I might argue that the bay area focuses on transportation technology that is flashy and gets around existing regulations because it is new, with hardly any regard at all for how it scales.

3 comments

One thing I wonder about is the extreme localism of US transport. As far as I can see from visiting, the Muni buses and subway/trams cover only SF proper, and kinda abruptly cut off before you get to places that are theoretically other cities, but in practice close enough that they’d be treated as suburbs of SF elsewhere (South San Francisco, say). That seems to have its own independent transport (except for BART and Caltrain) which seems pretty bizarre.
Unfortunately the problem is literally the way the government is structured from an electoral + mathematical perspective. Particularly heinous failure mode is polarization, which has been the norm for 50+ years (really started after Vietnam). Biased towards inaction and status quo structurally. The last sustainably unifying event was WWII, which doesn’t bode well.
In my opinion, there are two factors at play: (1) social division and (2) it’s easy in America for self-interested people and organizations to block progress by weaponizing due process.

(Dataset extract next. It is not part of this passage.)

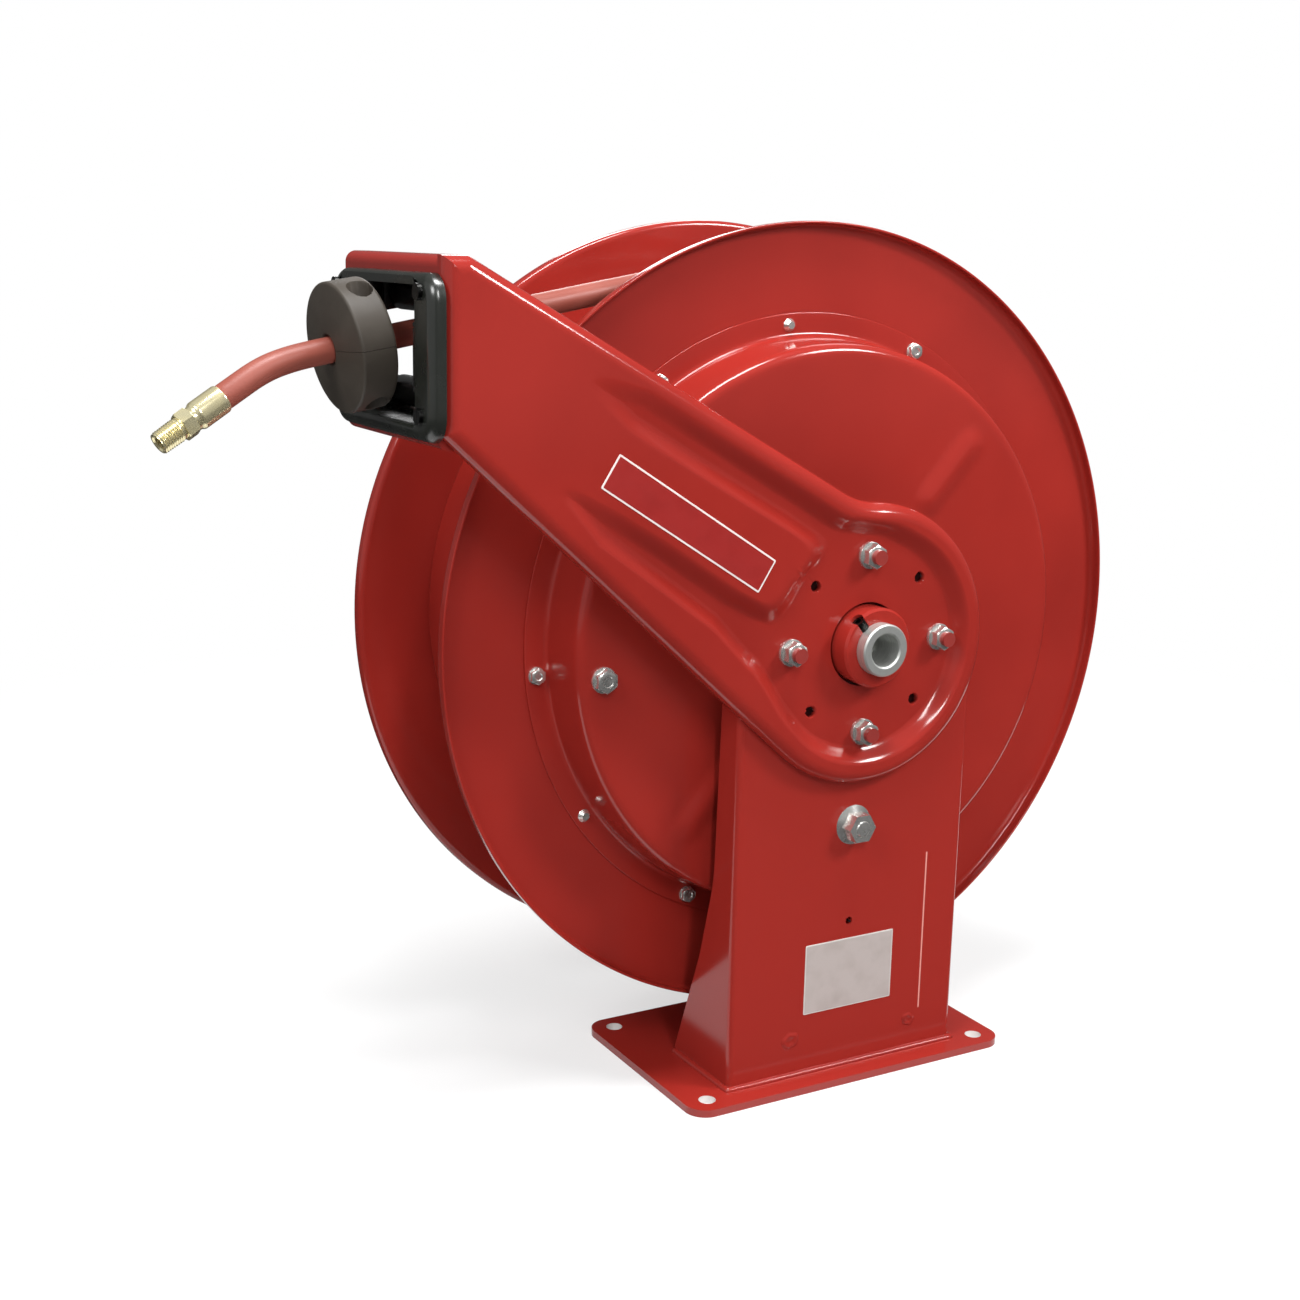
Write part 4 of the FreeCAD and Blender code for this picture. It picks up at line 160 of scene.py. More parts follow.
class Nodes:
    """One node tree. node() adds any node and hands back a Wire from it."""

    def __init__(self, tree):
        self.tree = tree

    def node(self, kind, settings=None, sockets=None, output=0):
        """Adds a node: its settings first, its ramp stops, and then its sockets."""
        made = self.tree.nodes.new(kind)
        for word, value in (settings or {}).items():
            if word == "stops":
                for stop, (place, colour) in zip(made.color_ramp.elements, value):
                    stop.position, stop.color = place, colour
            else:
                setattr(made, word, value)
        for word, value in (sockets or {}).items():
            if isinstance(value, Wire):
                self.tree.links.new(value.socket, made.inputs[word])
            else:
                made.inputs[word].default_value = value
        return Wire(self, made.outputs[output])

    def direct_view(self):
        """1 for what the camera, a mirror or glass sees, and 0 for the light itself."""
        ray = self.node("ShaderNodeLightPath", output="Is Camera Ray")
        ray_or_mirror = ray.math("MAXIMUM", ray, ray.beside("Is Glossy Ray"))
        return ray.math("MAXIMUM", ray_or_mirror, ray.beside("Is Transmission Ray"))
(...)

I’ll expound on the first point. European countries and East Asian countries generally have a stronger sense of cultural cohesion, while America has many deep divisions such as:

1. Social liberalism versus social conservatism, which also correlates to a secular versus cultural Christian worldview.

2. Racial and ethnic divides with sometimes centuries of bad blood

3. Class divides between the poor, the working class, the middle class, and the wealthy.

These divisions make it harder for people to come together to work for the common good. There are some politicians who shamelessly act in the interest of their voter bases with little regard for those outside their bases, and there are also people who are suspicious of even well-intended proposals since there may be hidden motives behind them.